The actual winds at that time were even less favorable than the most recent metar: 24 knots gusting to 28 from 200 degrees, close enough to a direct crosswind for practical purposes. Members of the construction crew working on Runway 12/30 saw the Skyhawk approach the runway in a crab so extreme that it appeared almost perpendicular to the runway, “touching down on the runway multiple times, and flying down the runway sideways with the nose pointing into the wind.” Two of those witnesses thought they saw the horizontal stabilizer hit the ground before the pilot initiated a go-around. After climbing a few hundred feet, the Skyhawk began turning to crosswind only to pitch down and crash nose-first, killing all four on board. Investigators concluded that the shear from a powerful, gusty crosswind to an equally stiff tailwind precipitated a stall from which the 186-hour private pilot could not recover.
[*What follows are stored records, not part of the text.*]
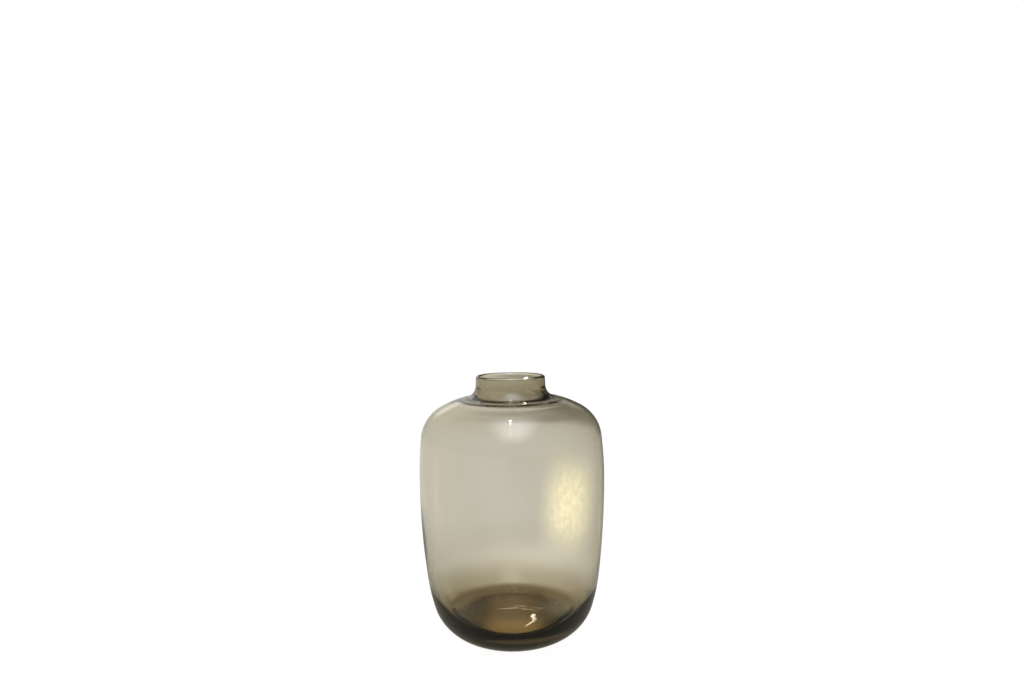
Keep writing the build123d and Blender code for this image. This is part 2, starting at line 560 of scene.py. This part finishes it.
def tone_through(tree, place, away):
    """The colour of a place on the table where the glass shows it through."""
    axes = tree.axes(place)
    side = tree.math("DIVIDE", axes["X"], away)
    depth = tree.math("DIVIDE", axes["Y"], away)
    # Painted shadow round the foot, by distance from the axis.
    tone = tree.ramp(away, PAINTED_SHADOW_THROUGH_GLASS)
    tone = tree.blend(tree.step(away, *FAR_REACH), tone, tree.ramp(side, SEEN_FAR))
    from_pool = tree.distance(place, POOL_PLACE)
    tone = tree.blend(tree.step(from_pool, POOL_RADIUS, 0), tone, POOL_TONE)
    tone = tree.blend(tree.step(depth, *FRONT_REACH), tone, FRONT_TONE)
    # Painted light under the base, with its brighter painted patch at the front.
    middle = tree.step(tree.math("ABSOLUTE", axes["X"]), *BASE_MIDDLE_REACH)
    patch = tree.math("MULTIPLY", tree.step(axes["Y"], *BASE_FRONT_REACH), middle)
    base = tree.blend(patch, tree.ramp(axes["X"], PAINTED_LIGHT_UNDER_BASE), BASE_FRONT_PAINTED_LIGHT)
    return tree.blend(tree.step(away, *BASE_END), base, tone)


def tone_mirrored(tree, place, away):
    """The colour of a place on the table where the glass mirrors it."""
    # Painted shade round the foot, with painted light under the base.
    near = tree.ramp(away, MIRRORED_PAINTED_SHADE_NEAR)
    across = tree.ramp(tree.axes(place)["X"], MIRRORED_ACROSS)
    return tree.blend(tree.step(away, *MIRRORED_REACH), near, across)


def white_table():
    """A white table lit from inside. The glass sees its own shadow and tint round its foot."""
    bpy.ops.mesh.primitive_circle_add(vertices=96, radius=TABLE_RADIUS, fill_type="NGON")
    table = bpy.context.object
    table.name = "table"
    table.location.z = -TABLE_DROP
    material, tree, out = new_material("white_table")
    place = tree.node("ShaderNodeNewGeometry").outputs["Position"]
    away = tree.distance(place)
    ray = tree.node("ShaderNodeLightPath").outputs
    seen = tree.blend(
        ray["Is Reflection Ray"],
        tone_through(tree, place, away),
        tone_mirrored(tree, place, away),
    )
    seen = tree.blend(ray["Is Camera Ray"], seen, WHITE_OF_TABLE)
    both = tree.node("ShaderNodeAddShader")
    tree.feed(both.inputs[0], tree.node("ShaderNodeBsdfDiffuse", Color=TABLE_PAINT).outputs["BSDF"])
    tree.feed(both.inputs[1], tree.node("ShaderNodeEmission", Color=seen).outputs["Emission"])
    tree.feed(out, both.outputs["Shader"])
    table.data.materials.append(material)


def studio_room():
    """White where the camera sees it. The glass sees a wall round it, bright at the back left."""
    world = bpy.data.worlds.new("room")
    bpy.context.scene.world = world
    tree = Shader(world)
    shown = tree.nodes["Background"]
    tree.feed(shown.inputs["Color"], (1, 1, 1))
    tree.feed(shown.inputs["Strength"], WHITE_OF_ROOM)
    axes = tree.axes(tree.node("ShaderNodeTexCoord").outputs["Generated"])
    ray = tree.node("ShaderNodeLightPath").outputs
    azimuth = tree.math("ARCTAN2", axes["X"], axes["Y"])
    wall = tree.ramp(azimuth, [(math.radians(degrees), tone) for degrees, tone in WALL_TONES])
    tone = tree.blend(tree.step(axes["Z"], *CEILING_RISE), wall, CEILING_TONE)
    level = tree.step(axes["Z"], *HORIZON_RISE)
    level = tree.math("MULTIPLY", level, ray["Is Transmission Ray"])
    tone = tree.blend(level, tone, far_tone(tree, axes["X"], axes["Y"]))
    room = tree.node("ShaderNodeBackground", Color=tone).outputs["Background"]
    surface = tree.mix(ray["Is Camera Ray"], room, shown.outputs["Background"])
    tree.feed(tree.nodes["World Output"].inputs["Surface"], surface)


def aim(item, target):
    """Turns a card, a lamp or a camera to face a place."""
    item.rotation_euler = (Vector(target) - item.location).to_track_quat("-Z", "Y").to_euler()


def toward(azimuth, elevation, distance):
    """A place seen from the vase at an azimuth from +Y towards +X, and at an elevation."""
    a, e = math.radians(azimuth), math.radians(elevation)
    ray = Vector((math.sin(a) * math.cos(e), math.cos(a) * math.cos(e), math.sin(e)))
    return VASE_MIDDLE + distance * ray


def card(name, azimuth, elevation, distance, size, colour, strength, soft=0.2, grain=0, beside=0):
    """A glowing card that only the glass sees. Its edges fade over the outer part of it."""
    bpy.ops.mesh.primitive_plane_add(size=1)
    item = bpy.context.object
    item.name = name
    beside = Vector((beside, 0, 0))
    item.location = toward(azimuth, elevation, distance) + beside
    item.scale = (size[0], size[1], 1)
    aim(item, VASE_MIDDLE + beside)
    material, tree, out = new_material(name)
    place = tree.node("ShaderNodeTexCoord").outputs["Object"]
    axes = tree.axes(place)
    opacity = 1
    for axis in "XY":
        fade = tree.step(tree.math("ABSOLUTE", axes[axis]), 0.5, 0.5 - soft)
        opacity = tree.math("MULTIPLY", opacity, fade)
    if grain:
        speckle = tree.node("ShaderNodeTexNoise", Scale=grain, Detail=GRAIN_DETAIL, Vector=place)
        low, high = GRAIN_RANGE
        patchy = tree.node("ShaderNodeMapRange", From_Min=low, From_Max=high, To_Min=GRAIN_DIMMEST)
        tree.feed(patchy.inputs["Value"], speckle.outputs["Fac"])
        opacity = tree.math("MULTIPLY", opacity, patchy.outputs["Result"])
    glow = tree.node("ShaderNodeEmission", Color=colour, Strength=strength).outputs["Emission"]
    clear = tree.node("ShaderNodeBsdfTransparent").outputs["BSDF"]
    tree.feed(out, tree.mix(opacity, clear, glow))
    item.data.materials.append(material)
    item.visible_camera = False
    item.visible_diffuse = False
    item.visible_shadow = False


def softbox(name, place, size, power):
    """A soft light that the glass doesn't show."""
    data = bpy.data.lights.new(name, "AREA")
    data.shape = "RECTANGLE"
    data.size, data.size_y = size
    data.energy = power
    lamp = bpy.data.objects.new(name, data)
    bpy.context.collection.objects.link(lamp)
    lamp.location = place
    aim(lamp, VASE_MIDDLE)
    lamp.visible_camera = False
    lamp.visible_glossy = False
    lamp.visible_transmission = False


CAMERA_PLACE = (0, -742.7 * MM, 364.5 * MM)
CAMERA_LENS = 23.006
SENSOR_WIDTH = 36
# In degrees: how far the camera looks down, turns aside and leans.
CAMERA_DOWN = 2.74
CAMERA_TURN = -0.20
CAMERA_ROLL = -0.88


def camera():
    """The camera, where the photographer stood."""
    data = bpy.data.cameras.new("camera")
    data.sensor_width = SENSOR_WIDTH
    data.lens = CAMERA_LENS
    data.clip_start = 0.01
    eye = bpy.data.objects.new("camera", data)
    bpy.context.collection.objects.link(eye)
    eye.location = CAMERA_PLACE
    turn = Euler((math.radians(90 - CAMERA_DOWN), 0, math.radians(CAMERA_TURN))).to_matrix()
    roll = Euler((0, 0, math.radians(CAMERA_ROLL))).to_matrix()
    eye.rotation_euler = (turn @ roll).to_euler()
    bpy.context.scene.camera = eye


white_table()
studio_room()
softbox("overhead", (0, 0, 2.2), (2.4, 2.4), 30)
# Each card: azimuth and elevation in degrees, distance and size in metres, colour, strength.
card("high_window", 180, 70, 1.4, (1.3, 3.0), (0.86, 0.94, 1.0), 4.4, soft=0.45, beside=0.08)
card("lamp_over_camera", 180, 78, 1.6, (0.05, 1.7), (1.0, 0.98, 0.93), 60, beside=-0.015)
card("strip_lamp", 4.15, 28.5, 1.5, (0.014, 0.25), (1.0, 0.96, 0.88), 2500, soft=0.1)
card("back_lamp", 0.5, 50, 1.5, (0.10, 0.08), (1.0, 0.95, 0.80), 14, soft=0.1)
card("back_strip", 3, 20.5, 1.5, (0.35, 0.025), (1.0, 0.95, 0.85), 6, soft=0.3)
card("left_wall", -24, 22, 1.5, (0.7, 0.5), (1.0, 0.98, 0.93), 1.5, soft=0.4)
card("right_wall", 17, 22, 1.5, (0.5, 0.4), (1.0, 0.97, 0.90), 0.4, soft=0.4)
card("warm_window", 27.4, -15, 0.187, (0.11, 0.17), (1.0, 0.96, 0.74), 1.85, soft=0.45, grain=14)
camera()
scene = bpy.context.scene
scene.view_settings.view_transform = "Standard"
scene.cycles.max_bounces = 32
scene.cycles.transmission_bounces = 24
scene.cycles.glossy_bounces = 16
scene.cycles.diffuse_bounces = 6
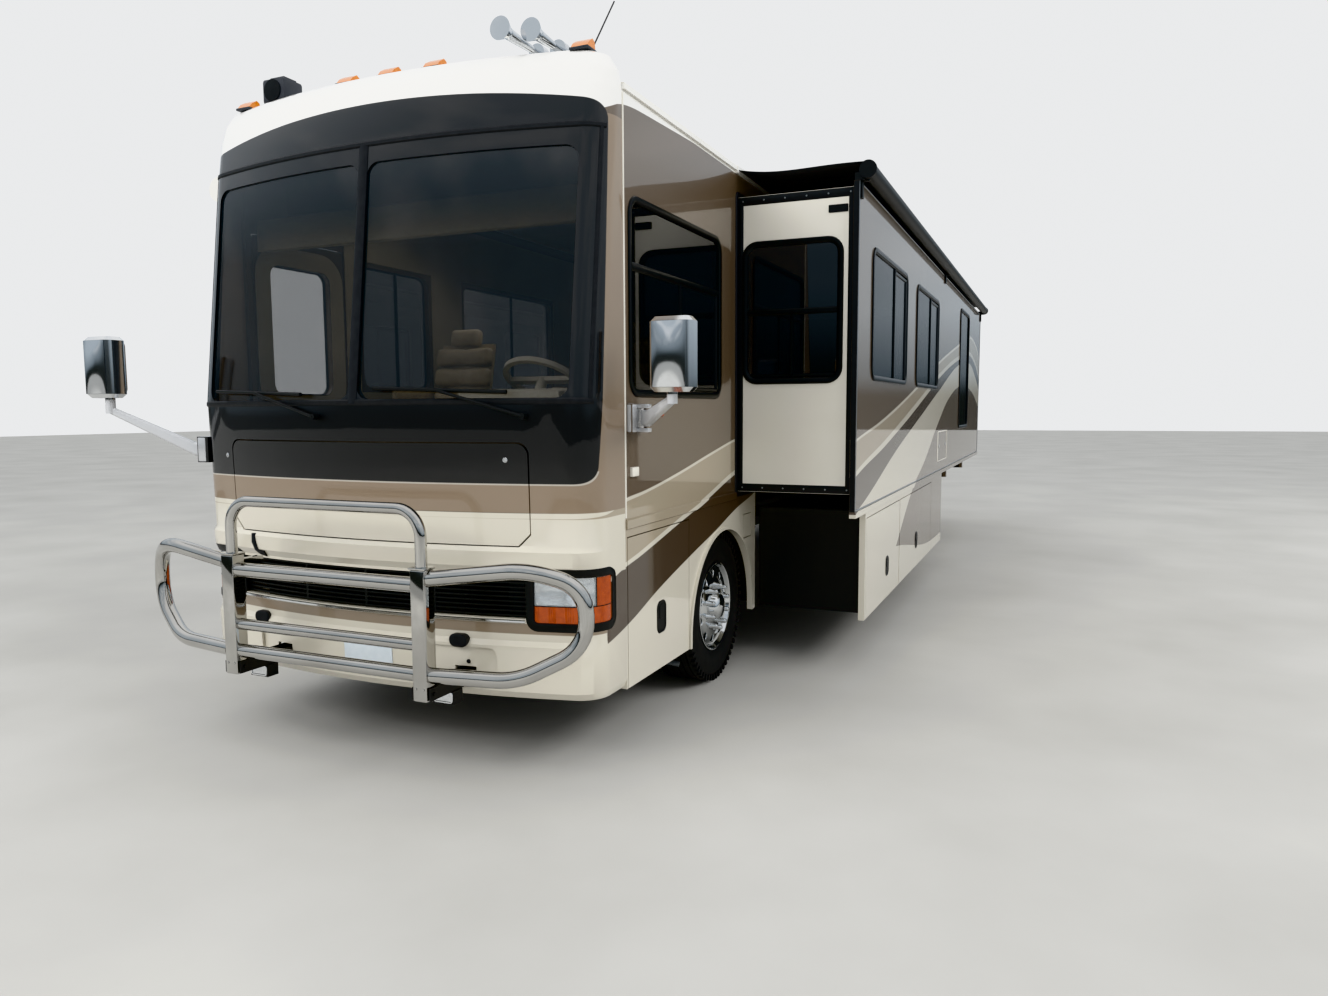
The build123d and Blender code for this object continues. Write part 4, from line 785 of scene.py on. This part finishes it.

The investigation also determined that the airplane’s center of gravity was aft of rear limits by at least 2.3 inches throughout the flight, making stall recovery even more difficult, and that the weights of the passengers and baggage would have brought the airplane within 20 pounds of maximum gross weight with no fuel on board. Furthermore, the direct route from St. George to Wendover traverses five military operations areas and six restricted areas, all of which would have been avoided by flying to Provo instead.

The CFI who’d conducted his last flight review described him as “proficient, prudent, and cautious,” but also as someone who didn’t fly regularly. They’d spent some time discussing strategies for preserving that proficiency. He also recalled some tendency to “freeze up” when overloaded, which is hardly unusual in low-time pilots. Loading a Cessna 172 with four adult men was something he doubted the accident pilot would ordinarily have done.

That instructor felt that the pilot’s generally good judgment might have been distorted by self-imposed pressure to complete a business flight. We’re left to note that no matter how crucial the reasons for a trip, preparation for the actual flight is never less important.